_Brief:_ Report all lines holding "joints".

——

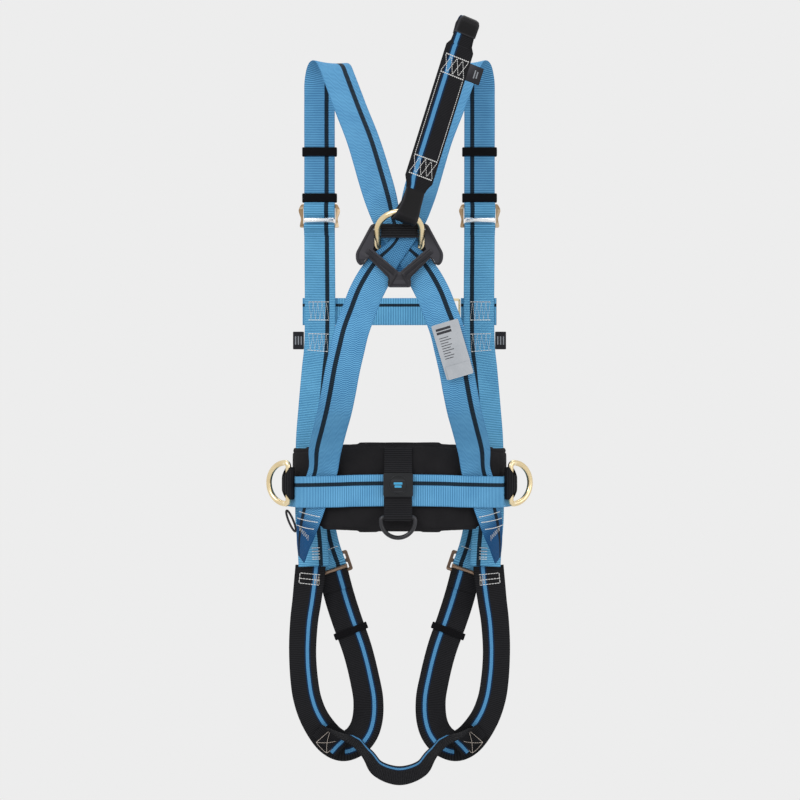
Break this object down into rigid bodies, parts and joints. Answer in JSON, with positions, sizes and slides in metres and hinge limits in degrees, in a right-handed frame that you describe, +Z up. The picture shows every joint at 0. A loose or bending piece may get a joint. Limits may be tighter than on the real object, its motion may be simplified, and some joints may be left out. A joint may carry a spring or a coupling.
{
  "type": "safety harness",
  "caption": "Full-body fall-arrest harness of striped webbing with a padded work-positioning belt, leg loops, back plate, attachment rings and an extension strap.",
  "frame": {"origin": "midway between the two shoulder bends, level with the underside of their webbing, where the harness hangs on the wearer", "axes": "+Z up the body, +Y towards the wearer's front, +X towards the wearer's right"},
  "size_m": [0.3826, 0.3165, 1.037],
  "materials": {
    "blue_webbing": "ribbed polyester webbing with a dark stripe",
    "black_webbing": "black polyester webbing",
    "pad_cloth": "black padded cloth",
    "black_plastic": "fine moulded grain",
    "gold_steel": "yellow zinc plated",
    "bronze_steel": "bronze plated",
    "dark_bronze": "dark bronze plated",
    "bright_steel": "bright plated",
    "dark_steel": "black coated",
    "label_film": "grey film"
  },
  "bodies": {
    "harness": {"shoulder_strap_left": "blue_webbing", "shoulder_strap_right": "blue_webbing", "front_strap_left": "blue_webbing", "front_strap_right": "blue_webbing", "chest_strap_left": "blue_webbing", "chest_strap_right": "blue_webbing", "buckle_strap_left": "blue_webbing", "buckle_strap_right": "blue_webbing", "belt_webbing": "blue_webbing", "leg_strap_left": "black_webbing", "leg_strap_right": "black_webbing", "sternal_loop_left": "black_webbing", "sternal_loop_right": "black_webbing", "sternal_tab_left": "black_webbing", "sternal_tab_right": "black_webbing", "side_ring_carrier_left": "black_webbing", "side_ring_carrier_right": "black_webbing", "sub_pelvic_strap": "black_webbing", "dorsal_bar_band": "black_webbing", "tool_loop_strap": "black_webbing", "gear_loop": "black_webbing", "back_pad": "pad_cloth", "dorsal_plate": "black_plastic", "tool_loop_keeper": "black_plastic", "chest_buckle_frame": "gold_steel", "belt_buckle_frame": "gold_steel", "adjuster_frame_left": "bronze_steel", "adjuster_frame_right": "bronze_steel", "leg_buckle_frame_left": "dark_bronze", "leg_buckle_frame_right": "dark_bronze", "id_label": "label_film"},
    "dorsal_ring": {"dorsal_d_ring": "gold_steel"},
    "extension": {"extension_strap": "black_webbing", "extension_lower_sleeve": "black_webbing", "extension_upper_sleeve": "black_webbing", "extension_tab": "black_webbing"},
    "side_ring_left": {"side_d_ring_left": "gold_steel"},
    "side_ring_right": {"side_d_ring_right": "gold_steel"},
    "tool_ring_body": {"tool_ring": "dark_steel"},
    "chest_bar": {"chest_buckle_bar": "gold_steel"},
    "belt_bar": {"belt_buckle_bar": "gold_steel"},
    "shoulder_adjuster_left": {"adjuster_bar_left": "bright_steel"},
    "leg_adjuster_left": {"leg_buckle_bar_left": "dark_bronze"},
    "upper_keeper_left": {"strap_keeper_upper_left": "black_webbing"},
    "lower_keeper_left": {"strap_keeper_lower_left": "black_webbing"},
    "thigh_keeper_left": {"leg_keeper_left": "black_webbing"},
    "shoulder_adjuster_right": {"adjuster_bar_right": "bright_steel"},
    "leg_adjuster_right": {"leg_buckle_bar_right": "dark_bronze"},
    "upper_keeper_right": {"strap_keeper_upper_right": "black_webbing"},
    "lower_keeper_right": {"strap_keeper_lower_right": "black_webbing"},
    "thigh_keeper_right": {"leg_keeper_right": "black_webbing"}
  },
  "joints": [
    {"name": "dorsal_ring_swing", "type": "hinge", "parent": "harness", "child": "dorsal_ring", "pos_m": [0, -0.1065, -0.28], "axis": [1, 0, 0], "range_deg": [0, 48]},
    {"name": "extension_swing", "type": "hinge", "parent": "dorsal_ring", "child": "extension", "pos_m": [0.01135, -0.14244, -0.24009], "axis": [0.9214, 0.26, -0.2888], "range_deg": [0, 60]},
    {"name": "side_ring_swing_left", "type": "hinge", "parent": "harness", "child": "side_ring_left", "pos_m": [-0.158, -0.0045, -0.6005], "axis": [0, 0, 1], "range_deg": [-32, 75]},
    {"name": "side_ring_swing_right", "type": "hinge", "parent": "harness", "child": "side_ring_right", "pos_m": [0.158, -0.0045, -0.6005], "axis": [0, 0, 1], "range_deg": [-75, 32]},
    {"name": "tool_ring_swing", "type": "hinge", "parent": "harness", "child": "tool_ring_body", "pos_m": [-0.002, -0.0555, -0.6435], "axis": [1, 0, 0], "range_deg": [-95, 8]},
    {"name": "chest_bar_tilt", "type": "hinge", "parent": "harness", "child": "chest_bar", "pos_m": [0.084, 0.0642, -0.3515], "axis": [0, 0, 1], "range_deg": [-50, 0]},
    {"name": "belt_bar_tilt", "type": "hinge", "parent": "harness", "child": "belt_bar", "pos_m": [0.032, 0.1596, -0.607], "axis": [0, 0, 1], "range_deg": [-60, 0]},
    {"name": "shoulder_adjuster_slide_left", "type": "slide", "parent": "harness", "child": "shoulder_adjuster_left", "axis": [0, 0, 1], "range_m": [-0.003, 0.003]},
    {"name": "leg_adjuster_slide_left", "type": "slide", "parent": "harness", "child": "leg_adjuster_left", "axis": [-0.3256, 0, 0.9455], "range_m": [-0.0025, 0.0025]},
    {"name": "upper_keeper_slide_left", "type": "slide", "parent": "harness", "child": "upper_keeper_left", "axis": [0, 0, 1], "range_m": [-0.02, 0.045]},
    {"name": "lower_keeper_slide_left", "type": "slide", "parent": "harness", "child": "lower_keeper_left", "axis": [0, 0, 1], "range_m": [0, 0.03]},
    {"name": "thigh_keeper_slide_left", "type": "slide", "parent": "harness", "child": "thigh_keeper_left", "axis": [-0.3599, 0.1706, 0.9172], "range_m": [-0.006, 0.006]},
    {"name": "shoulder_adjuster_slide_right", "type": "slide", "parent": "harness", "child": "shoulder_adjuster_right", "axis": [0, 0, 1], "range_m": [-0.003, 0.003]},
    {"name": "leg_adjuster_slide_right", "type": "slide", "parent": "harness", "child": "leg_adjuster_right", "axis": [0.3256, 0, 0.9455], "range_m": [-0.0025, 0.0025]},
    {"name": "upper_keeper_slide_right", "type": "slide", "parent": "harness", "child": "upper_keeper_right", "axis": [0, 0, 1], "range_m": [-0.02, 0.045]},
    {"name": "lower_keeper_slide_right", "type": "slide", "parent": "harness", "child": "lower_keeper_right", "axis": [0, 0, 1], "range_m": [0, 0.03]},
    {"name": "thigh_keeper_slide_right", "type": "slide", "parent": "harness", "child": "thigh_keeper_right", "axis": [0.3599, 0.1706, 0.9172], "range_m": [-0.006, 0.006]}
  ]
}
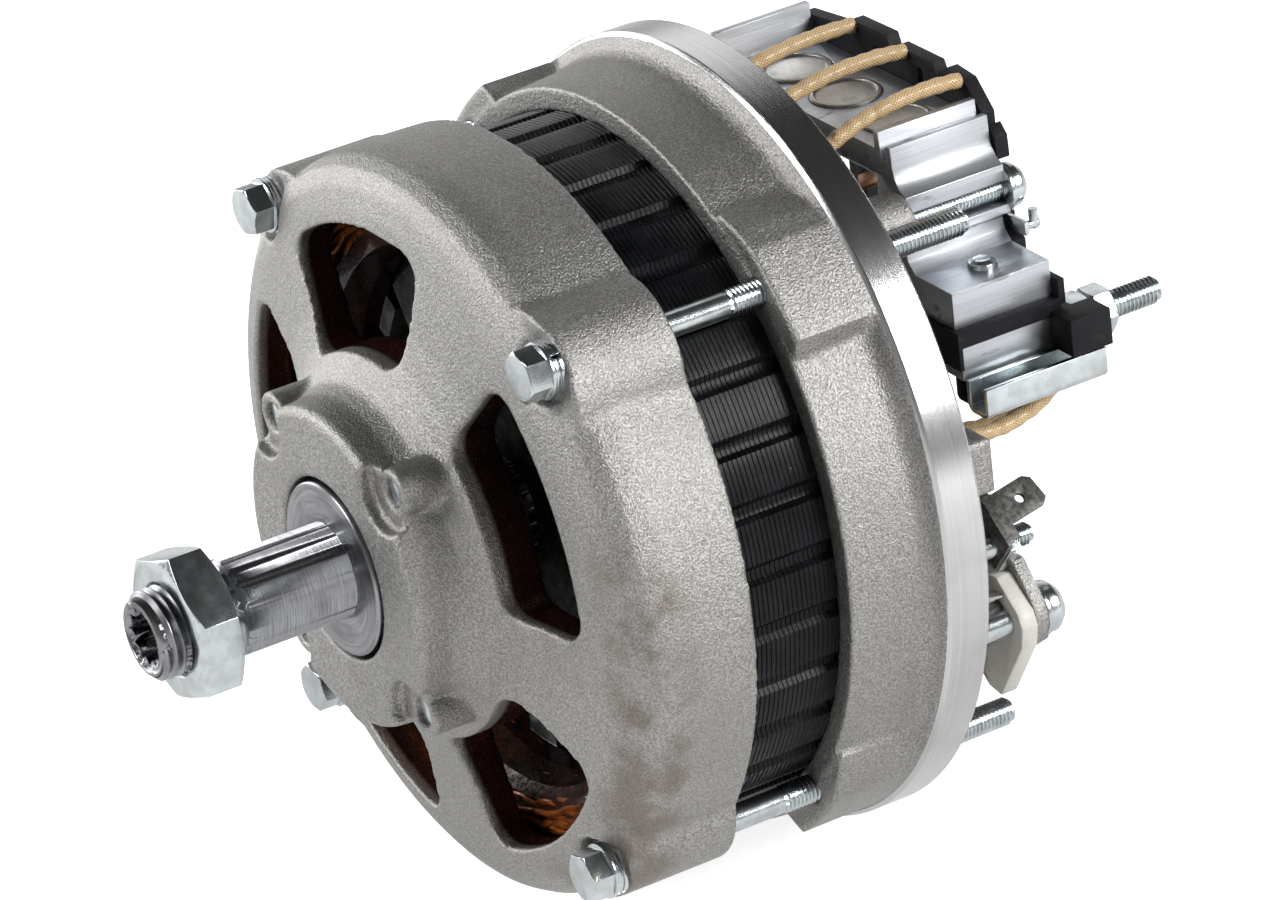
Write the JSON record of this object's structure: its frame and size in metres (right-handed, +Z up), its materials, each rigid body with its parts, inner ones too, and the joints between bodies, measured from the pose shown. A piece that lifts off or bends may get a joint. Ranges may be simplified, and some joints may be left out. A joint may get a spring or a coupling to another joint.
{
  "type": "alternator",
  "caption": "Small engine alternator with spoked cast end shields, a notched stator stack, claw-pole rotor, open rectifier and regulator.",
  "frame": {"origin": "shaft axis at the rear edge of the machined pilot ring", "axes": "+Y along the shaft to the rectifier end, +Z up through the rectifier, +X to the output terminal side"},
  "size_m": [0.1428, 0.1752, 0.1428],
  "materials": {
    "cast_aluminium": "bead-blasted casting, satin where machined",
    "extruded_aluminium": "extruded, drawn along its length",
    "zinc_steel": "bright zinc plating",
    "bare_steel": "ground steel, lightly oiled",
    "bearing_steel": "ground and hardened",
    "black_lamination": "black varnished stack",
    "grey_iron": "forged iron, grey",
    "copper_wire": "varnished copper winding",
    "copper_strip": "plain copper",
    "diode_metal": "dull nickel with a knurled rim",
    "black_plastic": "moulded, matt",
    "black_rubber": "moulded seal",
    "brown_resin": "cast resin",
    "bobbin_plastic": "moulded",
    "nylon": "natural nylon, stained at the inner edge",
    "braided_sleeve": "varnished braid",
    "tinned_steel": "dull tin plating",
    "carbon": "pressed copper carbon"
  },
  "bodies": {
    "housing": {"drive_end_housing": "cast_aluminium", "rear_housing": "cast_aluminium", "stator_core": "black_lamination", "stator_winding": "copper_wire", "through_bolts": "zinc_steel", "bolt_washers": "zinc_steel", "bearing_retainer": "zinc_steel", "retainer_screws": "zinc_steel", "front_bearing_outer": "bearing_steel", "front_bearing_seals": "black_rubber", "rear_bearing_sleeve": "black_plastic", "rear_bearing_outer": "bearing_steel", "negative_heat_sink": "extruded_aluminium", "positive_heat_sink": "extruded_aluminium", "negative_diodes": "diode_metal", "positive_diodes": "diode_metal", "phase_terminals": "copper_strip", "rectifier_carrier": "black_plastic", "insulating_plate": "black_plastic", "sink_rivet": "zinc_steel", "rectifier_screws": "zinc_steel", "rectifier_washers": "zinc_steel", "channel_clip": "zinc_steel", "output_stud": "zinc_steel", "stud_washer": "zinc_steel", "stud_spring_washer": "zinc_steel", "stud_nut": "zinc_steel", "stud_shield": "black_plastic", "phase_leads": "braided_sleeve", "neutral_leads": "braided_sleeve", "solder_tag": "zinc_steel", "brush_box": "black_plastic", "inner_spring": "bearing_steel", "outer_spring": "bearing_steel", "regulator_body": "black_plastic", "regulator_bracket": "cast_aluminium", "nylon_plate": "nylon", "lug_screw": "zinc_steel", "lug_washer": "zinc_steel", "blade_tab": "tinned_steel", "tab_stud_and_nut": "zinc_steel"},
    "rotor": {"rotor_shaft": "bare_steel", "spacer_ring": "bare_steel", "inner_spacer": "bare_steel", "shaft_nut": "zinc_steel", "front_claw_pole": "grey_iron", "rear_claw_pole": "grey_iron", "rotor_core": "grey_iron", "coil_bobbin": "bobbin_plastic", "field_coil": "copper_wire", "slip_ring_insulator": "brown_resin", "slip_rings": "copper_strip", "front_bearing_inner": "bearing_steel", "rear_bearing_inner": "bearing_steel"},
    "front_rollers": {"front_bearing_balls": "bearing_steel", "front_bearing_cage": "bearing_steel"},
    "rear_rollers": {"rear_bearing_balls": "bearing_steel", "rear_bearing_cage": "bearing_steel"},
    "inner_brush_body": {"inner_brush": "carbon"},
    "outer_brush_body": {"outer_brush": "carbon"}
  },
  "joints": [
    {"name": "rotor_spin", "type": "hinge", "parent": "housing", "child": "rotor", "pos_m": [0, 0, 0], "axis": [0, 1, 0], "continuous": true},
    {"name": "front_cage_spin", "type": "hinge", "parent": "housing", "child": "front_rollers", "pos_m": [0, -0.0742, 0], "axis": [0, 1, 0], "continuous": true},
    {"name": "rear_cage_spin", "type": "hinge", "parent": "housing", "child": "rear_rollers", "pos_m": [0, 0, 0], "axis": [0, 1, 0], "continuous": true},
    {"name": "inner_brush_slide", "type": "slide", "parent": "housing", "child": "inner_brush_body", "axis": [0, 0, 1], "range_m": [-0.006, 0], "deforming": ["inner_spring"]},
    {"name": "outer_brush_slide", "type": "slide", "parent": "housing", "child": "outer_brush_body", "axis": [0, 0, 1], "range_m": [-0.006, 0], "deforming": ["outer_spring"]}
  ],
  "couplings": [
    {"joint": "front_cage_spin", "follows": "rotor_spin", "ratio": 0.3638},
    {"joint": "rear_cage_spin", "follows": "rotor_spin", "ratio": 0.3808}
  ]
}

——

_Task output:_
Break this object down into rigid bodies, parts and joints. Answer in JSON, with positions, sizes and slides in metres and hinge limits in degrees, in a right-handed frame that you describe, +Z up. The picture shows every joint at 0. A loose or bending piece may get a joint. Limits may be tighter than on the real object, its motion may be simplified, and some joints may be left out. A joint may carry a spring or a coupling.
  "joints": [
Write the JSON record of this object's structure: its frame and size in metres (right-handed, +Z up), its materials, each rigid body with its parts, inner ones too, and the joints between bodies, measured from the pose shown. A piece that lifts off or bends may get a joint. Ranges may be simplified, and some joints may be left out. A joint may get a spring or a coupling to another joint.
  "joints": [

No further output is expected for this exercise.